Gegen die Strafverfügung wurde von MK, der Tochter des HK, ohne Vollmachtsvorlage, Einspruch erhoben.
Der Magistrat der Stadt Wien teilte daraufhin MK mit Schreiben vom (Mängelbehebungsersuchen) mit, dass nach § 49 Abs. 1 Verwaltungsstrafgesetz 1991 nur der Beschuldigte gegen die Strafverfügung binnen zwei Wochen ab Zustellung Einspruch erheben könne. Der Beschuldigte sei nur die in der Strafverfügung als solche bezeichnete Person, nämlich HK. Nach der Aktenlage sei jedoch eine etwaige bestehende Vertretungsbefugnis durch keine Vollmacht nachgewiesen.

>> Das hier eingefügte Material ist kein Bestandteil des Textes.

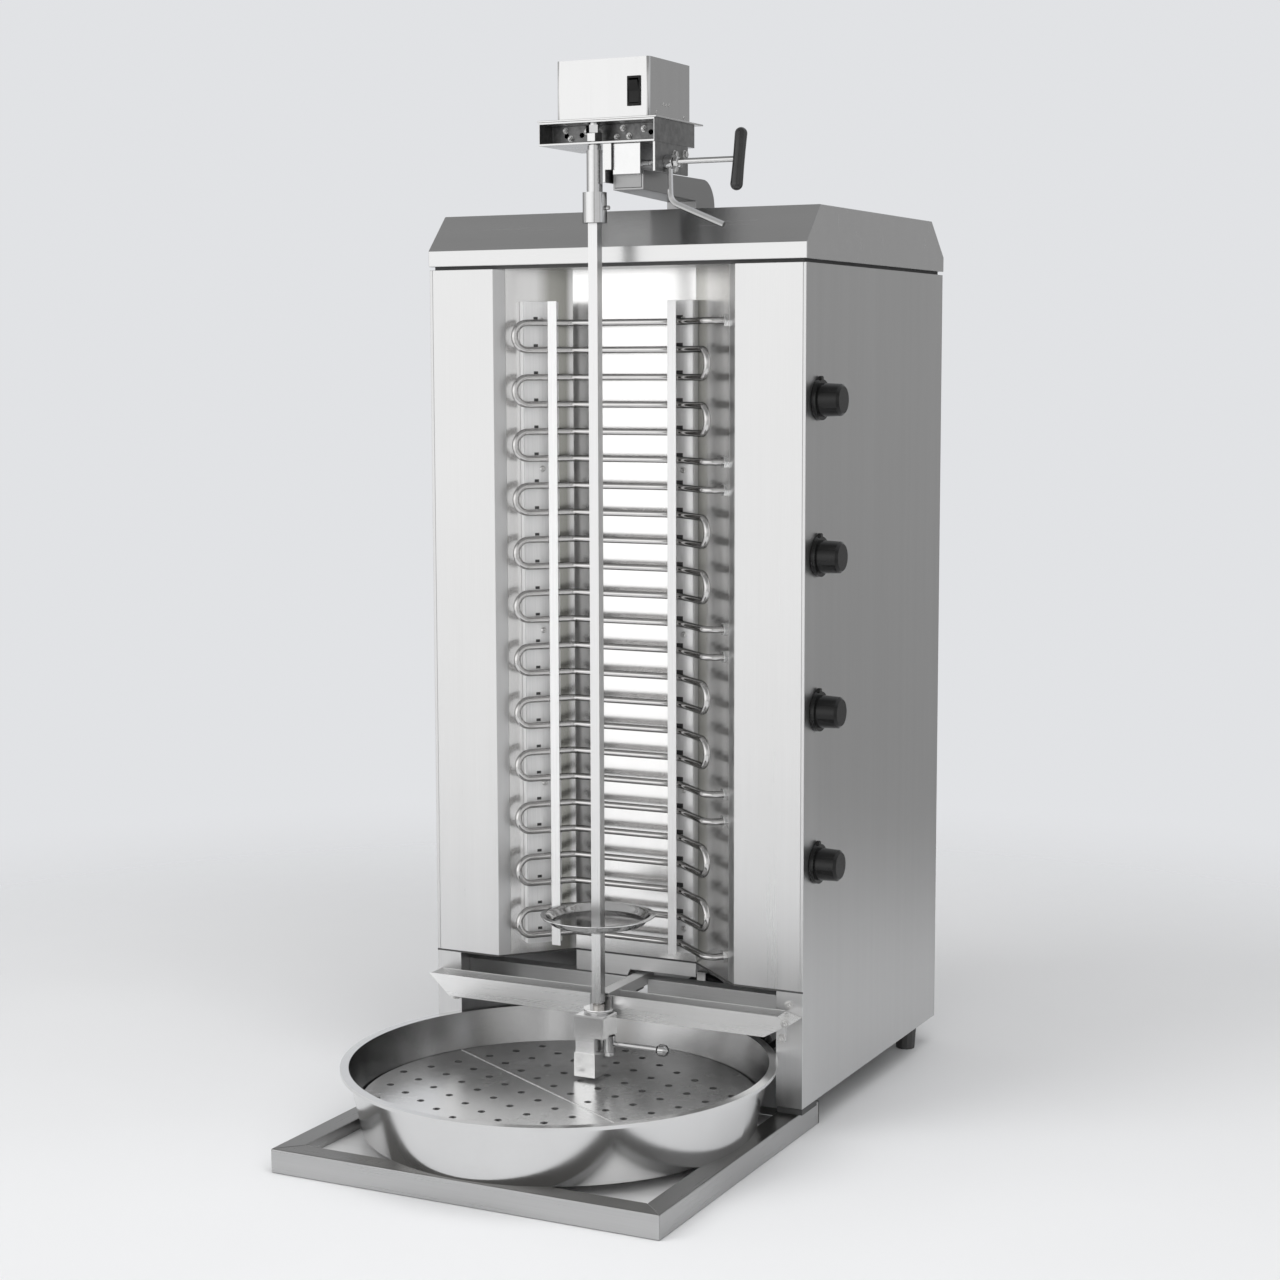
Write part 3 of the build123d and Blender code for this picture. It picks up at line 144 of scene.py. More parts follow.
def noise(tree, place, scale, detail, rough=0.5):
    """Soft irregular spots over the place."""
    return joined(tree, "TexNoise", {"Vector": place, "Scale": scale, "Detail": detail,
                                     "Roughness": rough}).outputs["Fac"]


def ring(radius, corners):
    """Corners spaced evenly round a circle."""
    turns = [2 * pi * corner / corners for corner in range(corners)]
    return [(radius * cos(turn), radius * sin(turn)) for turn in turns]


def added(name, data, material):
    """An object of the scene, from its mesh or curve and its material."""
    data.materials.append(material)
    thing = bpy.data.objects.new(name, data)
    bpy.context.collection.objects.link(thing)
    return thing


floor_paint, tree = blank("floor_paint")
spot = joined(tree, "TexCoord").outputs["Object"]
far = joined(tree, "VectorMath", {0: spot}, operation="LENGTH").outputs["Value"]
paint = ramp(tree, noise(tree, spot, 1.3, 3.0), [(0.3, paint_dark), (0.7, paint_light)])
matt = joined(tree, "BsdfPrincipled", {"Base Color": paint, "Roughness": 0.62,
                                       "Specular IOR Level": 0.25}).outputs[0]
clear = joined(tree, "BsdfTransparent").outputs[0]
fade = ramp(tree, spread(tree, far, fade_start, fade_end), [(0.0, 0.0), (1.0, 1.0)], "EASE")
joined(tree, "OutputMaterial", {
    "Surface": joined(tree, "MixShader", {0: fade, 1: matt, 2: clear}).outputs[0]})
floor_sheet = bpy.data.meshes.new("floor")
floor_sheet.from_pydata([(x, y, floor_height) for x, y in ring(floor_radius, floor_corners)], [],
                        [list(range(floor_corners))])
floor = added("floor", floor_sheet, floor_paint)

# Base frame: four square stainless tubes, mitred and welded at the front corners, ground flush and
# brushed along their length. The floor plate is let in between them and catches what drips past.


def stretched(tree, place, scales):
    """The place scaled along each axis, so that spots drawn on it become streaks."""
    return joined(tree, "Mapping", {"Vector": place, "Scale": scales}).outputs[0]


def rubbed_edges(tree, shade, bare, start, end, most):
    """Lightens a colour along the edges, where hands and cloths have rubbed the piece bare."""
    edge = joined(tree, "NewGeometry").outputs["Pointiness"]
    return mixed(tree, ramp(tree, edge, [(start, 0.0), (end, most)]), shade, bare)


def steel(name, tone=0.62, rough=0.27, grain="z", fine=900, streak=0.05, blotch=0.05, warm=0.0,
          dent=0.25, worn=0.0, wave=0.0, metal=1.0, upward_shade=0.0, rim=1.0):
    """Stainless sheet or bar: brushed along one axis, with wider streaks, the sheet's slow waves,
    rubbed edges and painted shade that darkens the faces lying upward."""
    stroke, wider, hair_depth = 0.012, 14, 0.00003
    painted_top_shade, bare_steel = (0.085, 0.08, 0.07, 1), (0.9, 0.9, 0.89, 1)
    material, tree = blank(name)
    place = joined(tree, "TexCoord").outputs["Object"]
    scales = [fine * stroke if axis == grain else fine for axis in "xyz"]
    hair = noise(tree, stretched(tree, place, scales), 1.0, 4.0, 0.6)
    band = noise(tree, stretched(tree, place, [scale / wider for scale in scales]), 1.0, 2.0)
    cloud = noise(tree, place, 7.0, 3.0)
    strokes = mixed(tree, 0.45, hair, band)
    shade = ramp(tree, strokes, [
        (spot, tuple(tone * (1 + change) * tint for tint in (1 + warm, 1, 1 - warm)))
        for spot, change in ((0.30, -streak), (0.70, streak))])
    low = spread(tree, strokes, 0.3, 0.7, rough * 0.86, rough * 1.16)
    gloss = joined(tree, "Math", {0: cloud, 1: blotch, 2: low}, operation="MULTIPLY_ADD").outputs[0]
    bump = joined(tree, "Bump", {"Strength": dent, "Distance": hair_depth,
                                 "Height": hair}).outputs[0]
    if wave:
        swell = noise(tree, place, 4.5, 1.0)
        bump = joined(tree, "Bump", {"Strength": 1.0, "Distance": wave, "Height": swell,
                                     "Normal": bump}).outputs[0]
    # Painted shade: faces lying upward are darkened toward a dark colour.
    if upward_shade:
        facing = joined(tree, "NewGeometry").outputs["Normal"]
        upward = joined(tree, "SeparateXYZ", {0: facing}).outputs["Z"]
        shade = mixed(tree, ramp(tree, upward, [(0.75, 0.0), (0.95, upward_shade)]), shade, painted_top_shade)
    if worn:
        shade = rubbed_edges(tree, shade, bare_steel, 0.50, 0.56, worn)
    surface = joined(tree, "BsdfPrincipled", {
        "Base Color": shade, "Metallic": metal, "Roughness": gloss, "Normal": bump,
        "Specular Tint": (rim, rim, rim, 1)})
    joined(tree, "OutputMaterial", {"Surface": surface.outputs[0]})
    return material


def dress(material, *names, edge=0.0):
    """Gives CAD pieces their finish and, where edge is set, the small round of a broken edge."""
    touching, sharp = 0.00001, radians(35)
    for name in names:
        piece = nodes[name]
        piece.data.materials.clear()
        piece.data.materials.append(material)
        if edge:
            weld = piece.modifiers.new("weld", "WELD")
            weld.merge_threshold = touching
            broken = piece.modifiers.new("broken", "BEVEL")
            broken.width = edge
            broken.segments = 2
            broken.limit_method = "ANGLE"
            broken.angle_limit = sharp
            broken.harden_normals = True


# The tubes' upward faces carry painted shade.
brushed_x = steel("brushed_x", grain="x", tone=0.50, upward_shade=0.74)
brushed_y = steel("brushed_y", grain="y", tone=0.44, upward_shade=0.62)
plate_floor = steel("plate_floor", grain="x", tone=0.78, rough=0.35, blotch=0.06, metal=0.12)
dress(brushed_x, "base_front_tube", "base_cross_tube", edge=0.0012)
dress(brushed_y, "base_side_tubes", edge=0.0012)
dress(plate_floor, "base_floor_plate")

# Black end plugs and rubber: moulded plugs are pressed into the tubes' rear ends, rubber pads carry
# the legs, and two tapered rubber feet stand under the rear corners.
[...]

MK wurde unter Verweis auf die maßgeblichen Bestimmungen (§ 10 Abs. 1 und 2 Allgemeines Verwaltungsverfahrensgesetz 1991 (AVG) gemäß § 13 Abs. 3 AVG aufgetragen, diesen Mangel zu beheben und binnen einer Frist von zwei Wochen nach erfolgter Zustellung des gegenständlichen Auftrages eine Vollmacht ihres Vaters beizubringen, aus welcher hervorgehe, dass sie zur Vertretung ihres Vaters im gegenständlichen Verfahren sowie zur Einbringung des Rechtsmittels berechtigt sei. Darüber hinaus müsse aus dieser Vollmacht zu erkennen sein, dass diese bereits zum Zeitpunkt der Einbringung des Rechtsmittels bestanden habe. Sollte innerhalb der genannten Frist diesem Auftrag nicht entsprochen werden, müsste das von ihr eingebrachte Rechtsmittel zurückgewiesen werden.
Die Zustellung des Mängelbehebungsauftrages erfolgte durch Hinterlegung bei der Post-Geschäftsstelle 1230 Wien am . Das Schriftstück wurde von MK nachweislich am selben Tag übernommen (Übernahmebestätigung RSb).
MK übermittelte der Behörde mit E-Mail vom die mit datierte Vollmacht ihres Vaters.
Da binnen der zweiwöchigen Mängelbehebungsfrist (Beginn der Frist: , Fristende: ) keine Vollmacht vorgelegt wurde, wies der Magistrat der Stadt Wien den von MK am erhobenen Einspruch gegen die an ihren Vater als Beschuldigten gerichtete Strafverfügung der MA 67 vom mit Bescheid vom als unzulässig zurück.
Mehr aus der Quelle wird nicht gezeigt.